HR Most Influential 2015 rankings unveiled
Becky Frith, September 22, 2015
The results of the 2015 HR Most Influential rankings have been revealed
Last night, HR magazine unveiled the 2015 HR Most Influential rankings at an exclusive networking event in Claridge's.
The HR Most Influential ranking, which is supported by Ceridian and Open University Business School, recognises the HR practitioners and thinkers pushing the field of people strategy forward.

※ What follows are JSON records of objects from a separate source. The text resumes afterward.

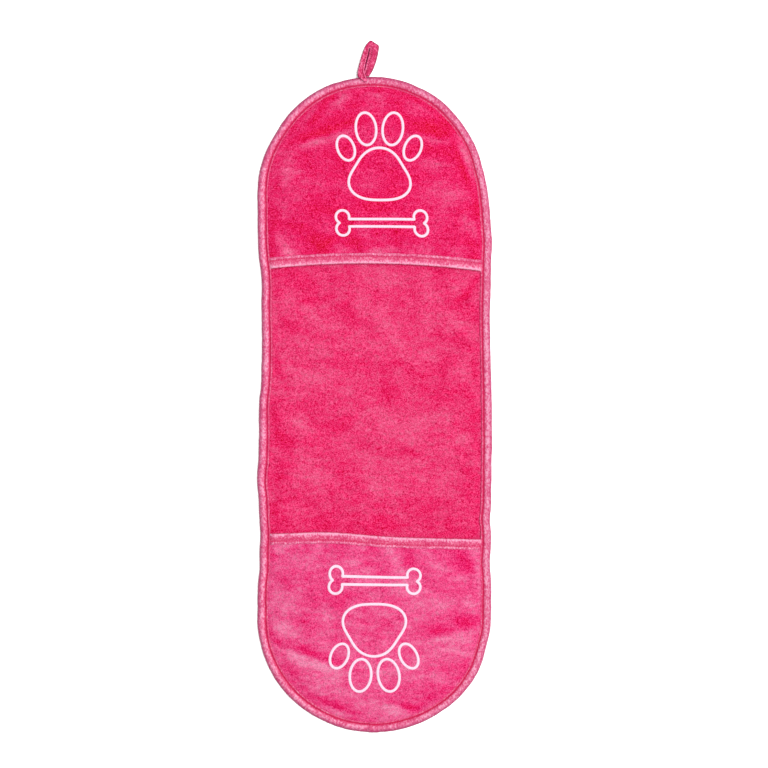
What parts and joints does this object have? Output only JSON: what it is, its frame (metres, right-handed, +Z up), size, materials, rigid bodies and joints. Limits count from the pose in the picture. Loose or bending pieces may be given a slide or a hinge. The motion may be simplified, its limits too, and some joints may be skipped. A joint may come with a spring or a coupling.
{
  "type": "paw drying towel",
  "caption": "Double-ended plush drying towel with a hand pocket at each rounded end, bound edges, outline embroidery and a tape hanging loop.",
  "frame": {"origin": "middle of the towel's underside, on its middle fold line, with the towel lying flat and face up", "axes": "+Z up out of the towel's face, +Y along the towel towards the end with the hanging loop, +X across the towel to the right"},
  "size_m": [0.278, 0.8318, 0.0157],
  "materials": {
    "plush_cloth": "short-pile velour with crushed nap",
    "binding_tape": "smooth woven bias tape with a soft sheen",
    "sewing_thread": "fine matt thread",
    "embroidery_thread": "satin embroidery thread"
  },
  "bodies": {
    "upper_half": {"upper_back_panel": "plush_cloth", "upper_edge_binding": "binding_tape", "upper_edge_stitching": "sewing_thread", "upper_pocket_rim": "plush_cloth", "loop_tails": "binding_tape", "loop_bartack": "sewing_thread"},
    "lower_half": {"lower_back_panel": "plush_cloth", "lower_edge_binding": "binding_tape", "lower_edge_stitching": "sewing_thread", "lower_pocket_rim": "plush_cloth", "binding_join": "binding_tape"},
    "upper_pocket": {"upper_pocket_front": "plush_cloth", "upper_mouth_binding": "binding_tape", "upper_mouth_stitching": "sewing_thread", "upper_paw_pad": "embroidery_thread", "upper_paw_toes": "embroidery_thread", "upper_bone": "embroidery_thread"},
    "lower_pocket": {"lower_pocket_front": "plush_cloth", "lower_mouth_binding": "binding_tape", "lower_mouth_stitching": "sewing_thread", "lower_paw_pad": "embroidery_thread", "lower_paw_toes": "embroidery_thread", "lower_bone": "embroidery_thread"},
    "loop": {"hanging_loop": "binding_tape", "loop_stitching": "sewing_thread"}
  },
  "joints": [
    {"name": "middle_fold", "type": "hinge", "parent": "upper_half", "child": "lower_half", "pos_m": [0, 0, 0.012], "axis": [-1, 0, 0], "range_deg": [0, 150]},
    {"name": "upper_pocket_lift", "type": "hinge", "parent": "upper_half", "child": "upper_pocket", "pos_m": [0, 0.3796, 0.005], "axis": [-1, 0, 0], "range_deg": [0, 8]},
    {"name": "lower_pocket_lift", "type": "hinge", "parent": "lower_half", "child": "lower_pocket", "pos_m": [0, -0.3796, 0.005], "axis": [1, 0, 0], "range_deg": [0, 8]},
    {"name": "loop_swing", "type": "hinge", "parent": "upper_half", "child": "loop", "pos_m": [-0.012, 0.3966, 0.0055], "axis": [1, 0, 0], "range_deg": [0, 120]}
  ]
}
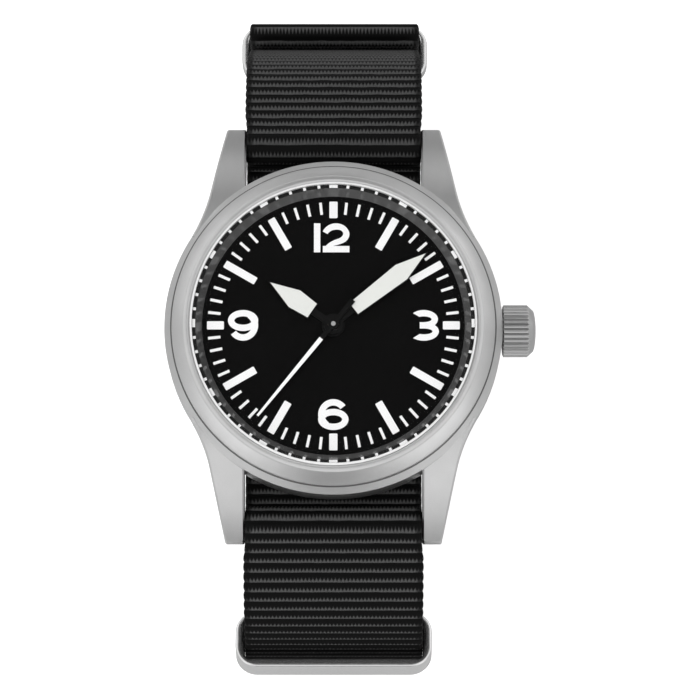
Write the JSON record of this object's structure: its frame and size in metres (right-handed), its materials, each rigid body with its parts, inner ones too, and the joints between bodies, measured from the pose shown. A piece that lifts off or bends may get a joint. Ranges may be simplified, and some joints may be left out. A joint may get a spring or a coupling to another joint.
{
  "type": "field watch",
  "caption": "Three-hand field watch with a blasted steel case, black dial and a ribbed pass-through strap closed in a loop by a buckle and rings.",
  "frame": {"origin": "on the dial axis, where the strap under the case lies on the wrist", "axes": "+Z out of the dial, +Y towards 12 o'clock, +X towards the crown"},
  "size_m": [0.0419, 0.0806, 0.0568],
  "materials": {
    "blasted_steel": "matte blasted",
    "ring_steel": "fine brushed",
    "bar_steel": "turned",
    "crystal_glass": "polished",
    "seal_rubber": "matte",
    "dial_black": "matte lacquer",
    "flange_black": "gloss lacquer",
    "print_white": "printed",
    "lume_white": "matte fill",
    "hand_black": "satin lacquer",
    "hand_white": "satin lacquer",
    "ring_plastic": "moulded",
    "plate_brass": "grained",
    "wheel_brass": "polished",
    "pinion_steel": "polished",
    "magnet_dark": "ground",
    "coil_copper": "enamelled wire",
    "board_green": "solder mask",
    "chip_black": "moulded",
    "cell_steel": "pressed",
    "nylon_black": "ribbed webbing"
  },
  "bodies": {
    "watch_head_and_strap": {"case_middle": "blasted_steel", "bezel": "blasted_steel", "crystal": "crystal_glass", "crystal_gasket": "seal_rubber", "case_back": "blasted_steel", "case_back_gasket": "seal_rubber", "crown_tube": "bar_steel", "dial": "dial_black", "dial_markers": "print_white", "flange_ring": "flange_black", "flange_marks": "print_white", "movement_ring": "ring_plastic", "main_plate": "plate_brass", "train_bridge": "plate_brass", "stator": "pinion_steel", "coil_core": "pinion_steel", "coil": "coil_copper", "dial_washer": "wheel_brass", "circuit_board": "board_green", "control_chip": "chip_black", "quartz_can": "cell_steel", "battery": "cell_steel", "battery_clamp": "bar_steel", "setting_spring": "pinion_steel", "movement_screws": "pinion_steel", "spring_bar_tubes": "bar_steel", "spring_bar_springs": "pinion_steel", "strap_main": "nylon_black", "strap_under": "nylon_black", "buckle_frame": "ring_steel"},
    "crown_seal": {"crown_gasket": "seal_rubber"},
    "crown_and_stem": {"crown": "blasted_steel", "winding_stem": "pinion_steel"},
    "clutch": {"clutch_pinion": "pinion_steel"},
    "lever": {"setting_lever": "pinion_steel"},
    "clutch_yoke": {"yoke": "pinion_steel"},
    "seconds": {"seconds_hand": "hand_black", "seconds_hand_lume": "hand_white", "fourth_wheel": "wheel_brass"},
    "third": {"third_wheel": "wheel_brass"},
    "centre": {"centre_wheel": "wheel_brass"},
    "fifth": {"fifth_wheel": "wheel_brass"},
    "motor_rotor": {"rotor": "magnet_dark"},
    "minutes": {"minute_hand": "hand_black", "minute_hand_lume": "lume_white", "cannon_pinion": "pinion_steel"},
    "hours": {"hour_hand": "hand_black", "hour_hand_lume": "lume_white", "hour_wheel": "wheel_brass"},
    "motion_wheel": {"minute_wheel": "wheel_brass"},
    "setting": {"setting_wheel": "pinion_steel"},
    "six_ring": {"slide_ring": "ring_steel"},
    "upper_keeper": {"keeper_ring_upper": "ring_steel"},
    "lower_keeper": {"keeper_ring_lower": "ring_steel"},
    "tongue": {"buckle_tongue": "ring_steel"},
    "bar_12_right": {"plunger_12_right": "bar_steel"},
    "bar_12_left": {"plunger_12_left": "bar_steel"},
    "bar_6_right": {"plunger_6_right": "bar_steel"},
    "bar_6_left": {"plunger_6_left": "bar_steel"}
  },
  "joints": [
    {"name": "crown_pull", "type": "slide", "parent": "watch_head_and_strap", "child": "crown_seal", "axis": [1, 0, 0], "range_m": [0, 0.0011]},
    {"name": "crown_turn", "type": "hinge", "parent": "crown_seal", "child": "crown_and_stem", "pos_m": [0.0193, 0, 0.00626], "axis": [1, 0, 0], "continuous": true},
    {"name": "clutch_slide", "type": "slide", "parent": "crown_and_stem", "child": "clutch", "axis": [-1, 0, 0], "range_m": [0, 0.0017]},
    {"name": "lever_swing", "type": "hinge", "parent": "watch_head_and_strap", "child": "lever", "pos_m": [0.0106, -0.0034, 0.00561], "axis": [0, 0, 1], "range_deg": [0, 12]},
    {"name": "yoke_swing", "type": "hinge", "parent": "watch_head_and_strap", "child": "clutch_yoke", "pos_m": [0.0084, 0.0042, 0.00536], "axis": [0, 0, 1], "range_deg": [-12, 0]},
    {"name": "seconds_turn", "type": "hinge", "parent": "watch_head_and_strap", "child": "seconds", "pos_m": [0, 0, 0.00996], "axis": [0, 0, -1], "continuous": true},
    {"name": "third_turn", "type": "hinge", "parent": "watch_head_and_strap", "child": "third", "pos_m": [-0.00288, 0.00105, 0.00996], "axis": [0, 0, -1], "continuous": true},
    {"name": "centre_turn", "type": "hinge", "parent": "watch_head_and_strap", "child": "centre", "pos_m": [0, 0, 0.00996], "axis": [0, 0, -1], "continuous": true},
    {"name": "fifth_turn", "type": "hinge", "parent": "watch_head_and_strap", "child": "fifth", "pos_m": [0.00165, -0.00286, 0.00996], "axis": [0, 0, -1], "continuous": true},
    {"name": "rotor_turn", "type": "hinge", "parent": "watch_head_and_strap", "child": "motor_rotor", "pos_m": [0.00069, -0.00549, 0.00996], "axis": [0, 0, -1], "continuous": true},
    {"name": "minute_turn", "type": "hinge", "parent": "watch_head_and_strap", "child": "minutes", "pos_m": [0, 0, 0.00996], "axis": [0, 0, -1], "continuous": true},
    {"name": "hour_turn", "type": "hinge", "parent": "watch_head_and_strap", "child": "hours", "pos_m": [0, 0, 0.00996], "axis": [0, 0, -1], "continuous": true},
    {"name": "minute_wheel_turn", "type": "hinge", "parent": "watch_head_and_strap", "child": "motion_wheel", "pos_m": [0.0027, 0, 0.00996], "axis": [0, 0, -1], "continuous": true},
    {"name": "setting_wheel_turn", "type": "hinge", "parent": "watch_head_and_strap", "child": "setting", "pos_m": [0.00574, 0, 0.00996], "axis": [0, 0, -1], "continuous": true},
    {"name": "six_ring_tilt", "type": "hinge", "parent": "watch_head_and_strap", "child": "six_ring", "pos_m": [0, -0.03137, -0.00713], "axis": [1, 0, 0], "range_deg": [-4, 4]},
    {"name": "upper_keeper_tilt", "type": "hinge", "parent": "watch_head_and_strap", "child": "upper_keeper", "pos_m": [0, 0.0366, -0.02274], "axis": [1, 0, 0], "range_deg": [-3, 3]},
    {"name": "lower_keeper_tilt", "type": "hinge", "parent": "watch_head_and_strap", "child": "lower_keeper", "pos_m": [0, 0.0234, -0.03728], "axis": [1, 0, 0], "range_deg": [-3, 3]},
    {"name": "tongue_swing", "type": "hinge", "parent": "watch_head_and_strap", "child": "tongue", "pos_m": [0, 0.007, -0.04014], "axis": [1, 0, 0], "range_deg": [0, 5]},
    {"name": "plunger_12_right_press", "type": "slide", "parent": "watch_head_and_strap", "child": "bar_12_right", "axis": [-1, 0, 0], "range_m": [0, 0.00095], "stiffness_N_per_m": 200, "springref_m": -0.0005},
    {"name": "plunger_12_left_press", "type": "slide", "parent": "watch_head_and_strap", "child": "bar_12_left", "axis": [1, 0, 0], "range_m": [0, 0.00095], "stiffness_N_per_m": 200, "springref_m": -0.0005},
    {"name": "plunger_6_right_press", "type": "slide", "parent": "watch_head_and_strap", "child": "bar_6_right", "axis": [-1, 0, 0], "range_m": [0, 0.00095], "stiffness_N_per_m": 200, "springref_m": -0.0005},
    {"name": "plunger_6_left_press", "type": "slide", "parent": "watch_head_and_strap", "child": "bar_6_left", "axis": [1, 0, 0], "range_m": [0, 0.00095], "stiffness_N_per_m": 200, "springref_m": -0.0005}
  ],
  "couplings": [
    {"joint": "clutch_slide", "follows": "crown_pull", "ratio": 1.5},
    {"joint": "lever_swing", "follows": "crown_pull", "rad_per_m": 185},
    {"joint": "yoke_swing", "follows": "crown_pull", "rad_per_m": -172},
    {"joint": "third_turn", "follows": "seconds_turn", "ratio": -0.125},
    {"joint": "centre_turn", "follows": "seconds_turn", "ratio": 0.016667},
    {"joint": "fifth_turn", "follows": "seconds_turn", "ratio": -5},
    {"joint": "rotor_turn", "follows": "seconds_turn", "ratio": 30},
    {"joint": "hour_turn", "follows": "minute_turn", "ratio": 0.083333},
    {"joint": "minute_wheel_turn", "follows": "minute_turn", "ratio": -0.33333},
    {"joint": "setting_wheel_turn", "follows": "minute_turn", "ratio": 0.66667}
  ]
}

This year is the 10th anniversary of the annual ranking.
Shell chief HR and corporate officer Hugh Mitchell was named the most influential HR practitioner of the decade, with Penguin Random House’s Neil Morrison and the BBC’s Valerie Hughes D’Aeth coming second and third respectively.
Cary Cooper, professor of organizational psychology at Manchester Business School, came top of the thinkers list, with Bath University’s Rob Briner and University College London’s Adrian Furnham completing the top three.
The top 10 most influential practitioners are:
1. Hugh Mitchell, chief HR and corporate officer, Royal Dutch Shell
2. Neil Morrison, group HR director, UK and international companies, Penguin Random House
3. Valerie Hughes D’Aeth, director of HR, BBC
4. Louise Smalley, group HR director, Whitbread
5. Sandy Begbie, group operations officer, Standard Life
6. Natalie Bickford, HR director Europe, Sodexo
7. Jabbar Sardar, director of HR and organisational development, Cafcass
8. Claire Thomas, senior VP HR, GlaxoSmithKline
9. Eugenio Pirri, VP people and organisational development, Dorchester Collection
10. Andrew Dodman, director of HR, University of Sheffield
The top 10 most influential thinkers are:
1. Cary Cooper, professor of organizational psychology & health, Manchester Business School, University of Manchester
2. Rob Briner, professor of organisational psychology, School of Management, University of Bath
3. Adrian Furnham, professor of psychology, University College London
4. Steve Peters, undergraduate dean of Sheffield Medical School and CEO of Chimp Management
5. Veronica Hope-Hailey, dean and head of school, University of Bath
6. Herminia Ibarra, Cora Chaired professor of leadership and learning and professor of organisational behaviour, INSEAD
7. Jeffrey Pfeffer, Thomas D Dee II professor of organizational behavior Stanford Business School
8. Stephen Bungay, director, Ashridge Strategic Management Centre
9. Wendy Hirsh, independent researcher
10. Patrick Wright, Thomas C Vandiver Bicentennial Chair, Darla Moore School of Business, University of South Carolina
Neil Morrison told HR magazine that over the last decade perceptions of HR have changed. “HR is more involved in business decisions, it is closer to the centre of the organisation, and that’s something to be prized and cherished,” he said.
He also said the changing labour market will be a major challenge for HR over the next 10 years. “Without doubt, in the next 10 years we are going to see a separation between two different labour markets; a low-skilled labour market with lower wages and a high-skilled market with higher salaries,” he said. “How we manage that is going to be a critical change in what we do.”
Rob Briner called on HR to move away from fads and fashions. “Things like engagement and talent management can cause quite narrow ways of thinking about what HR is for," he said. "In the next 10 years my hope is that people will think a lot more about what HR can really deliver, and use that idea in an evidence-based way.”